Ab 2000 werden die Haub-Söhne Karl-Erivan und Christian die Leitung des Unternehmens übernehmen und die Konzentrations-Strategie umsetzen. Im Mittelpunkt steht dabei die Förderung der Marken Plus, der Obi-Heimwerker-Märkte und der Ketten Takko und KiK, die unter anderem Factory-Outlet-Center betreiben.

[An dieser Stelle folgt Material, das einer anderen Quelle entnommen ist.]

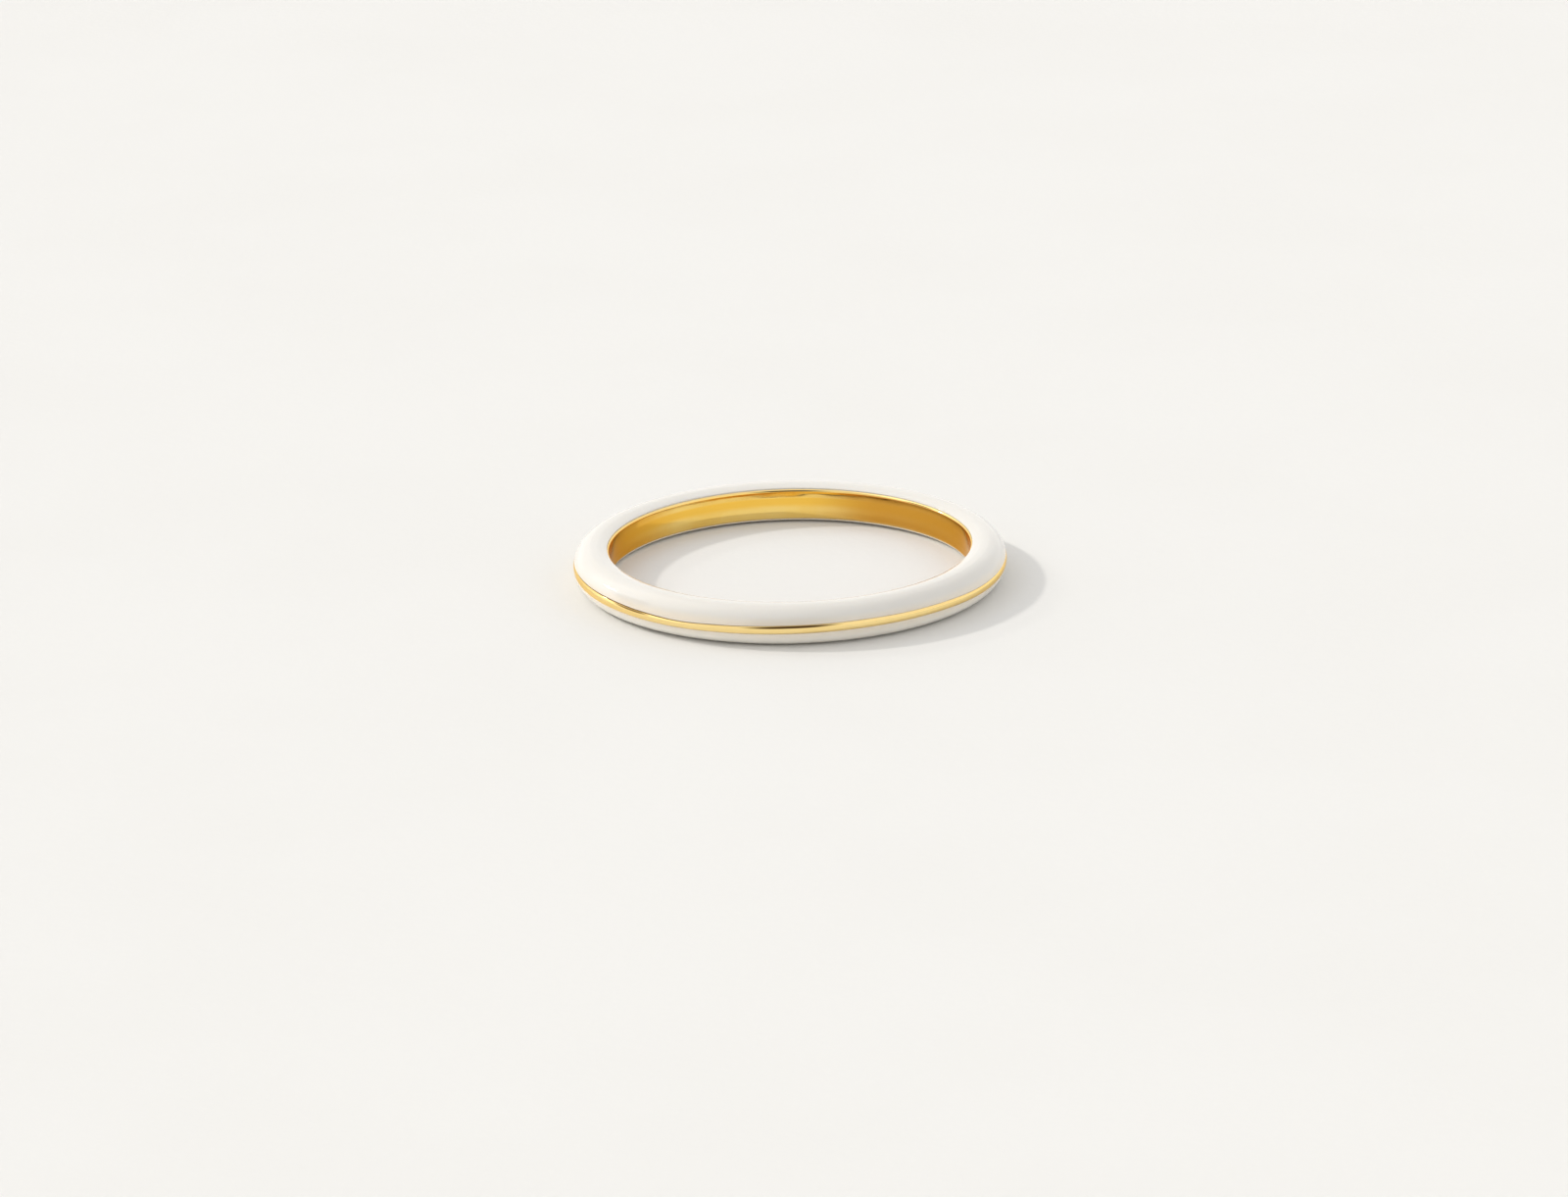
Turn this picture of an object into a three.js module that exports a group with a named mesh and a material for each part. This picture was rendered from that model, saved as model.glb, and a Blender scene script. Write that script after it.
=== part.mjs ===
// A slim stacking ring: a round gold band with white enamel let in above and below the gold line that
// runs round its middle. Millimetres, +Z up. The ring lies on its side, as it does on a table: the
// finger hole runs along Z, and the origin is the middle of the ring on the plane that it rests on.
import * as THREE from "three";

// Driving dimensions of the band.
const fingerHoleDiameter = 17.3; // between the inner walls
const bandThickness = 1.8; // from the inner wall out to the gold line
const sectionRadius = 0.975; // round outer side of the band's section, and half its height at the crest
const restFlatWidth = 0.3; // flat along the crest of each side, which the ring lies on

// The gold line round the middle.
const lineHeight = 0.4;
const lineProud = 0.02; // how far the line stands out of the enamel
const lineChamfer = 0.04; // broken edge along the line

// The rims that hold the enamel at the finger hole.
const rimWidth = 0.08; // from the inner wall to the enamel
const rimHeight = 0.787; // where the rim meets the enamel, above the band's middle plane
const rimEdgeRadius = 0.16; // rounding between the inner wall and the rim
const rimTaper = 0.12; // how much wider the rim is at its foot

// The enamel and the channels that it fills.
const enamelDepth = 0.36; // from the enamel's surface to the channel's floor
const enamelGap = 0.02; // clearance between the enamel and the metal

// Facets: the ring turns in equal steps, and each curve of the section takes a few.
const ringSteps = 96;
const outerCurveSteps = 6;
const innerCurveSteps = 3;
const floorOuterSteps = 3;
const floorInnerSteps = 2;
const rimEdgeSteps = 4;

// Places that follow from the sizes above. Heights are measured from the band's middle plane.
const holeRadius = fingerHoleDiameter / 2;
const lineRadius = holeRadius + bandThickness;
const sectionCentre = lineRadius - lineProud - sectionRadius;
const rimRadius = holeRadius + rimWidth;
const rimFootRadius = rimRadius + rimTaper;
const halfLine = lineHeight / 2;
const crestAngle = Math.PI / 2;

// The section is a circle outside its crest, and an ellipse of the same height inside it. The ellipse
// reaches in as far as makes it pass through the rim.
const innerReach = (sectionCentre - rimRadius) / Math.sqrt(1 - (rimHeight / sectionRadius) ** 2);
const surface = { outerReach: sectionRadius, innerReach, crest: sectionRadius };

// The same curve moved inwards along each of its half axes.
function movedIn(curve, distance) {
  return {
    outerReach: curve.outerReach - distance,
    innerReach: curve.innerReach - distance,
    crest: curve.crest - distance,
  };
}

const channelFloor = movedIn(surface, enamelDepth);
const enamelBack = movedIn(surface, enamelDepth - enamelGap);

// The crest is cut flat, lower by what makes the flat as wide as it should be.
const flatOuterHalf = restFlatWidth / (1 + surface.innerReach / surface.outerReach);
const flatHeight = surface.crest * Math.sqrt(1 - (flatOuterHalf / surface.outerReach) ** 2);

// Angle along a curve: 0 faces outwards, and a right angle is the crest.
function angleAtHeight(curve, height) {
  return Math.asin(height / curve.crest);
}

function angleAtRadius(curve, fromAxis) {
  return Math.acos((fromAxis - sectionCentre) / curve.innerReach);
}

// Points of a section curve between two angles, both ends included.
function along(curve, fromAngle, toAngle, steps) {
  const points = [];
  for (let step = 0; step <= steps; step++) {
    const angle = fromAngle + ((toAngle - fromAngle) * step) / steps;
    const reach = Math.cos(angle) > 0 ? curve.outerReach : curve.innerReach;
    points.push(new THREE.Vector2(sectionCentre + reach * Math.cos(angle), curve.crest * Math.sin(angle)));
  }
  return points;
}

// The rounding from the rim down to the inner wall.
function rimEdge() {
  const fromAngle = Math.acos((rimWidth - rimEdgeRadius) / rimEdgeRadius);
  const centreX = holeRadius + rimEdgeRadius;
  const centreY = rimHeight - rimEdgeRadius * Math.sin(fromAngle);
  const points = [];
  for (let step = 0; step <= rimEdgeSteps; step++) {
    const angle = fromAngle + ((Math.PI - fromAngle) * step) / rimEdgeSteps;
    points.push(
      new THREE.Vector2(centreX + rimEdgeRadius * Math.cos(angle), centreY + rimEdgeRadius * Math.sin(angle)),
    );
  }
  return points;
}

// The upper half of the gold section, from the gold line up, over the channel's floor and in to the wall.
function upperGoldHalf() {
  return [
    new THREE.Vector2(lineRadius, halfLine - lineChamfer),
    new THREE.Vector2(lineRadius - lineChamfer, halfLine),
    ...along(channelFloor, angleAtHeight(channelFloor, halfLine), crestAngle, floorOuterSteps),
    ...along(channelFloor, crestAngle, angleAtRadius(channelFloor, rimFootRadius), floorInnerSteps).slice(1),
    ...rimEdge(),
  ];
}

// The enamel above the gold line: its outer curve, the flat, its inner curve, then the side in the channel.
function upperEnamelSection() {
  const lowHeight = halfLine + enamelGap;
  const flatAngle = angleAtHeight(surface, flatHeight);
  return [
    ...along(surface, angleAtHeight(surface, lowHeight), flatAngle, outerCurveSteps),
    ...along(surface, Math.PI - flatAngle, angleAtRadius(surface, rimRadius + enamelGap), innerCurveSteps),
    ...along(enamelBack, angleAtRadius(enamelBack, rimFootRadius + enamelGap), crestAngle, floorInnerSteps),
    ...along(enamelBack, crestAngle, angleAtHeight(enamelBack, lowHeight), floorOuterSteps).slice(1),
  ];
}

// The same points on the other side of the middle plane, in the order that keeps the outline turning one way.
function mirrored(points) {
  return points.map((point) => new THREE.Vector2(point.x, -point.y)).reverse();
}

// A closed section turned round the ring's axis and stood on the plane that the ring rests on.
function turned(section) {
  const geometry = new THREE.LatheGeometry([...section, section[0]], ringSteps);
  geometry.rotateX(Math.PI / 2);
  geometry.translate(0, 0, flatHeight);
  return geometry;
}

function part(name, section, material) {
  const mesh = new THREE.Mesh(turned(section), material);
  mesh.name = name;
  return mesh;
}

const gold = new THREE.MeshStandardMaterial({ color: 0xe3b36a, roughness: 0.2, metalness: 1 });
const enamel = new THREE.MeshStandardMaterial({ color: 0xf2ece2, roughness: 0.15, metalness: 0 });

const goldHalf = upperGoldHalf();
const enamelHalf = upperEnamelSection();

const ring = new THREE.Group();
ring.add(
  part("gold_band", [...goldHalf, ...mirrored(goldHalf)], gold),
  part("upper_enamel", enamelHalf, enamel),
  part("lower_enamel", mirrored(enamelHalf), enamel),
);

export default ring;
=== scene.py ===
from math import acos, asin, atan, atan2, cos, degrees, pi, radians, sin, sqrt, tan

import bpy
from mathutils import Matrix, Vector


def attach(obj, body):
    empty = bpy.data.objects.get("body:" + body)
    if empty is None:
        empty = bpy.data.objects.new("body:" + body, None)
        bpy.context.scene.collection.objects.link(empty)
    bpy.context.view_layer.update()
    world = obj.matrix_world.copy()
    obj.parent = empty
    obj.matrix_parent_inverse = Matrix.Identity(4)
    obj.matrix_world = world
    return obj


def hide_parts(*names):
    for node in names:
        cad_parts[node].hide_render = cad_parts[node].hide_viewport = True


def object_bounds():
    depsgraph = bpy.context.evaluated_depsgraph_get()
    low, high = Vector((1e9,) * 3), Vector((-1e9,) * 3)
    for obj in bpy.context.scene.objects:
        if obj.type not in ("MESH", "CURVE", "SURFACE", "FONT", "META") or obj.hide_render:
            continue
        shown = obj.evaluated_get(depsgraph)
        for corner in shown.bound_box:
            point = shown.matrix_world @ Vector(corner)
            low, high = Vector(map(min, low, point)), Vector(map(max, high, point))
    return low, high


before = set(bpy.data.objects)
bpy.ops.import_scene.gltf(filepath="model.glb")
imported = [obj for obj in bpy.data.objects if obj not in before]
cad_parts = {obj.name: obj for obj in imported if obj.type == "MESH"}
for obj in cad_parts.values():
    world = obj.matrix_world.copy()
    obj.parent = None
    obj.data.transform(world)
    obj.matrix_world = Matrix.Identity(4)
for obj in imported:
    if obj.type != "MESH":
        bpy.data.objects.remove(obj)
cadLow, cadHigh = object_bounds()
mm = 0.001  # Blender works in metres, and the sizes below are in millimetres

ringMiddle = (cadLow.z + cadHigh.z) / 2 / mm  # height of the plane through the gold line
lineRadius = cadHigh.x / mm


# Sections are drawn point by point, then turned round the ring's axis.

turning = {
    "steps": 384,  # round the ring
    "mergeDistance": 0.002,
    "smoothAngle": 32,  # degrees, edges sharper than this stay crisp
}


def startSection(name, point):
    # a small plane is merged to the one vertex that the outline is drawn from
    bpy.ops.object.select_all(action="DESELECT")
    bpy.ops.mesh.primitive_plane_add(size=mm, location=(0, 0, 0))
    piece = bpy.context.object
    piece.name = name
    piece.data.name = name
    bpy.ops.object.mode_set(mode="EDIT")
    bpy.ops.mesh.select_mode(type="VERT")
    bpy.ops.mesh.select_all(action="SELECT")
    bpy.ops.mesh.merge(type="CENTER")
    bpy.ops.transform.translate(value=(point[0] * mm, 0, (ringMiddle + point[1]) * mm))
    return piece


def drawSection(name, points):
    # points are (from the axis, above the middle plane); each is a vertex extruded from the one before
    piece = startSection(name, points[0])
    here = points[0]
    for there in points[1:] + points[:1]:
        step = ((there[0] - here[0]) * mm, 0, (there[1] - here[1]) * mm)
        bpy.ops.mesh.extrude_vertices_move(TRANSFORM_OT_translate={"value": step})
        here = there
    bpy.ops.mesh.select_all(action="SELECT")
    bpy.ops.mesh.remove_doubles(threshold=turning["mergeDistance"] * mm)
    return piece


def turnSection(piece):
    bpy.ops.mesh.select_all(action="SELECT")
    bpy.ops.mesh.spin(steps=turning["steps"], angle=2 * pi, center=(0, 0, 0), axis=(0, 0, 1))
    bpy.ops.mesh.select_all(action="SELECT")
    bpy.ops.mesh.remove_doubles(threshold=turning["mergeDistance"] * mm)
    bpy.ops.mesh.normals_make_consistent(inside=False)
    bpy.ops.object.mode_set(mode="OBJECT")
    bpy.ops.object.transform_apply(location=True, rotation=True, scale=True)


def mirrored(points):
    return [(x, -z) for x, z in reversed(points)]


# The form that the gold and the enamel share.

ringForm = {
    "holeRadius": 8.65,
    "sectionRadius": 0.975,
    "lineProud": 0.02,  # the gold line stands this far out of the enamel
    "lineInset": 0.002,  # and its face stays this far inside the part's box
    "lineHeight": 0.4,
    "rimWidth": 0.08,  # where the outline of the part's section meets the rim
    "rimHeight": 0.787,
    "restHalf": (0.133, 0.167),  # flat of the crest, outwards and inwards of its top
    "channelDepth": 0.36,
    "rimFoot": 0.2,  # from the wall to the channel at its floor
    "seam": 0.004,  # between enamel and metal
}

sectionCentre = lineRadius - ringForm["lineProud"] - ringForm["sectionRadius"]
rimRadius = ringForm["holeRadius"] + ringForm["rimWidth"]
rimShare = ringForm["rimHeight"] / ringForm["sectionRadius"]
innerReach = (sectionCentre - rimRadius) / sqrt(1 - rimShare ** 2)
halfLine = ringForm["lineHeight"] / 2


def surfaceAngleAtHeight(height, depth=0):
    return asin(height / (ringForm["sectionRadius"] - depth))


def surfaceAngleAtRadius(radius, depth=0):
    return acos((radius - sectionCentre) / (innerReach - depth))


def surfaceCurve(fromAngle, toAngle, steps, depth=0):
    # a circle outside the crest and an ellipse of the same height inside it
    crest = ringForm["sectionRadius"] - depth
    points = []
    for step in range(steps + 1):
        angle = fromAngle + (toAngle - fromAngle) * step / steps
        reach = crest if cos(angle) > 0 else innerReach - depth
        points.append((sectionCentre + reach * cos(angle), crest * sin(angle)))
    return points


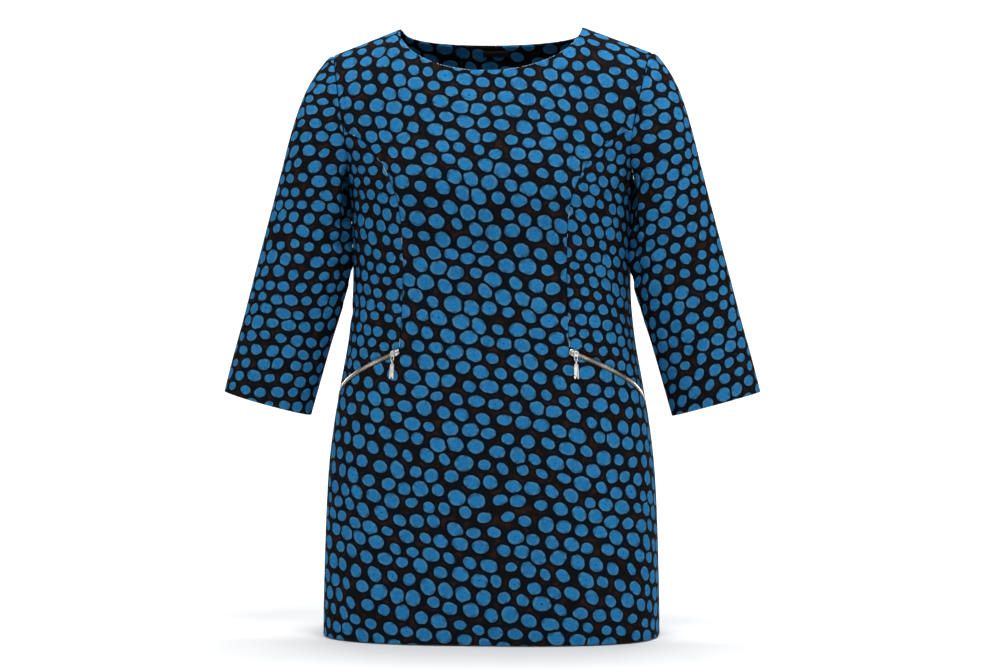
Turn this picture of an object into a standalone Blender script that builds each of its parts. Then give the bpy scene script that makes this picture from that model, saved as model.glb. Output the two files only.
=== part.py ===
"""Knitted shift dress with three-quarter sleeves and a slanted zip on each hip.

Metres, +Z up. The front faces -Y and the wearer's left side is on +X. The origin lies midway
between the two points where the shoulder seams meet the neckline. The dress keeps the hollow
form of being worn: neck, hem, cuffs and armholes are open.

Each sewn piece is an open surface with a cloth wall solidified inwards. A point of the body is
found by its height and by its length along the horizontal section from the centre line, which
together are the coordinates of the flat pattern.
"""

import math

import bmesh
import bpy
import numpy as np
from mathutils import Matrix, Vector

FRONT = -1
BACK = 1

# Cloth and seams
WALL = 0.0015
FACING_WALL = 0.001
LABEL_WALL = 0.0005
SEAM = 0.0004
LAYER_GAP = 0.0004
FACING_GAP = 0.0008

# Heights on the body
HEM = -0.845
UNDERARM = -0.222
CHEST = -0.150

# Horizontal sections of the worn dress. Above the underarm the section runs on under the
# sleeve, and the armhole cuts it off.
# height, half width, front depth, back depth, squareness
BODY_SECTIONS = (
    (-0.845, 0.2340, 0.1560, 0.1390, 2.75),
    (-0.773, 0.2332, 0.1552, 0.1410, 2.70),
    (-0.717, 0.2318, 0.1545, 0.1425, 2.65),
    (-0.661, 0.2298, 0.1535, 0.1430, 2.60),
    (-0.605, 0.2262, 0.1520, 0.1430, 2.60),
    (-0.549, 0.2193, 0.1495, 0.1400, 2.55),
    (-0.493, 0.2100, 0.1455, 0.1320, 2.50),
    (-0.437, 0.2002, 0.1405, 0.1210, 2.45),
    (-0.381, 0.1946, 0.1365, 0.1110, 2.40),
    (-0.340, 0.1938, 0.1355, 0.1080, 2.40),
    (-0.300, 0.1945, 0.1385, 0.1090, 2.40),
    (-0.260, 0.1962, 0.1435, 0.1135, 2.40),
    (-0.222, 0.2000, 0.1445, 0.1180, 2.40),
    (-0.190, 0.2080, 0.1365, 0.1190, 2.40),
    (-0.150, 0.2290, 0.1210, 0.1160, 2.40),
    (-0.110, 0.2520, 0.1050, 0.1080, 2.40),
)

# Bust fullness that the front seams shape, on each side of the centre
BUST_HALF_SPACING = 0.092
BUST_HEIGHT = -0.226
BUST_FULLNESS = 0.007
BUST_RADIUS_ACROSS = 0.060
BUST_RADIUS_UP = 0.055

# How far short of the armhole's corner the side front's tip stays
SIDE_FRONT_TIP = 0.0025

# Armhole: how far in front of and behind the side seam its edge runs at chest height
ARMHOLE_INSET = {FRONT: 0.072, BACK: 0.066}

# Neckline and shoulder
NECK_HALF_WIDTH = 0.127
NECK_DROP = {FRONT: 0.068, BACK: 0.0155}
NECK_REACH = {FRONT: 0.085, BACK: 0.064}
NECK_SHAPE = {FRONT: 1.0, BACK: 0.8}
NECK_ROLL = {FRONT: 0.5, BACK: 0.5}
NECK_LEAN = {FRONT: math.radians(24), BACK: math.radians(38)}
RIDGE_Y = 0.002
SHOULDER_TIP_X = 0.224
SHOULDER_TIP_Z = -0.0365
SHOULDER_ROUND = {FRONT: 0.92, BACK: 1.15}
NECK_SPREAD = -0.10
SHOULDER_SPREAD = 0.12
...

Firmen-Patriarch Erivan Haub wurde nicht nur durch seinen Reichtum und den Kauf des weltweit ältesten Lebensmittel-Filialisten, der US-Kette Great Atlantic and Pacific Tea Company (A&P), bekannt. Kritischen Zeitgenossen nötigte Haub Respekt ab, indem er 1984 Schildkrötensuppen und Froschschenkel aus dem Sortiment verbannen ließ. Seit 1987 hatten phosphathaltige Waschmittel keine Chance mehr bei Tengelmann, ein Jahr später suchte man FCKW-haltige Sprays vergeblich in den Regalen. Der Lohn: 1990 wurde Haub zum „Öko-Manager“ des Jahres gewählt. Das war ihm ein Ansporn: Als der Ölkonzern Shell 1995 seine Bohrplattform „Brent Spar“ in der Nordsee versenken wollte, schloss sich Tengelmann dem von Greenpeace ausgerufenen Boykott der Shell-Tankstellen an. Die Lebensmittel-Lkws fuhren zur Konkurrenz.